How much legal weight should actions in the virtual world carry back in the real one? For most people, the answer might be “none,” but as online communities conduct actual financial transactions and draw in more participants, some legal experts think that it may be time to extend brick-and-mortar jurisprudence into the virtual realm.

By some estimates, about 100 million users worldwide populate online communities. Second Life, the creation of Linden Lab in San Francisco, provides its active-user base of one million with a real-time experience on their personal computer, in which they use digital characters called avatars to wander around castles, deserted islands and other fantastic 3-D environments. Through their avatars, they can meet and talk to thousands of online participants, even cuddle on couches and have simulated sex with them.

Such immersive experiences have led to several reports of online activities triggering real-world conflicts. Last November one woman filed papers for divorce on the grounds that she caught her husband’s avatar being overly affectionate with someone else. (He countered that his wife drove him to virtual infidelity because of her addiction to World of Warcraft.) In fault-based divorce courts, such a claim would be perfectly legitimate, says Greg Lastowka, a professor of law at Rutgers University who is currently writing a book called Virtual Law. But he likens it to complaints such as “my husband plays golf all the time and has no time for me”—grievances that are shy of adultery.

But with the average player spending 20 hours a week in these environments, players often put more weight into virtual affairs than lawmakers do. When Chinese gamer Qiu Chengwei acquired a virtual sword in the online game Legend of ­Mir 3, ­only to have a friend borrow it and sell it online for $800, Qiu went to the police. Told that there were no laws to protect virtual property, Qiu actually killed the thief. “If somebody is going to die, and somebody else is going to spend the rest of his life in jail for a virtual crime, then we better take it seriously,” Lastowka remarks.

More nebulous, though, is behavior between avatars that would be criminal in the physical world. One case involved “virtual rape,” according to Ben­jamin Duranske, a San Francisco attorney and founder of the Second Life Bar Association, which meets once a month in Second Life. In a blog, he recounts a Brussels public prosecutor who had called for an investigation of a rape charge involving a Belgian user of Second Life. The case apparently later died, perhaps because, as Duranske proposes, “most laws prohibiting violence are applied only to real people, not computer characters.”

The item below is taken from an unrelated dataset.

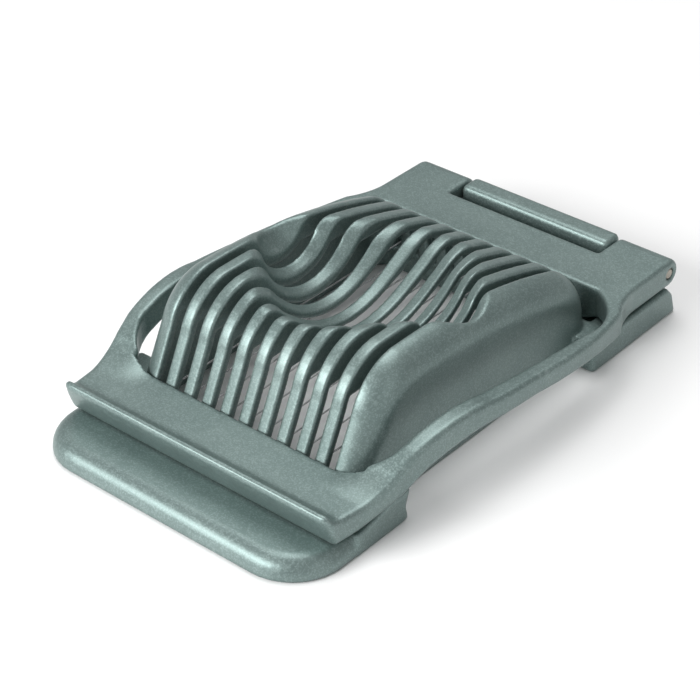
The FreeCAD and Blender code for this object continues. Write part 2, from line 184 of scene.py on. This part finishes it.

The case echoes an earlier incidence of virtual rape a decade ago, as described by Julian Dibble for the Village Voice in 1993. This incident took place in LamdaMOO, a text-based virtual community, and concerned a hacker known as Mr. Bungle, who took control of other avatars who were then made to describe violent, explicit acts on the screen. The article spawned a conference at New York University in 1994 where participants discussed the possibility of self-governing on the Internet, which could entail a virtual community limiting or canceling another player’s account. (Cancellation is what happened to Mr. Bungle’s creator.)

Indeed, members of today’s virtual communities must agree to a “terms of service” contract, which enables companies to adjudicate conflicts by, for instance, suspending the offending account. But establishing a new account to create another predatory character is simple enough. And as Lastowka says, “virtual worlds don’t want to police their users. They just want to collect their profits.” (Linden Lab takes a cut from users conducting business in Second Life.) Online communities, he points out, will always have “griefers” and “goon squads” who wait at game portals to kill new avatars or take sexual advantage of someone who has not figured out how to push the “no” button.

Courts could set precedents as cases arise from the virtual world. South Korean courts, for instance, have done so a number of times in dealing with virtual property; in contrast, U.S. courts have shied away from the issue. The scope of the online realm suggests that legislation may be desirable. Virtual commerce is worth about $1 billion annually and is set to get bigger as the six- to 12-year-olds on Club Penguin and other virtual games grow up. Lastowka and Duranske think society is headed toward a virtual Internet that, Duranske says, “is going to be a major revolution in the way we interact.” Whether the law can keep pace with that revolution remains to be seen.

Note: This article was originally printed with the title, "Avatar Acts."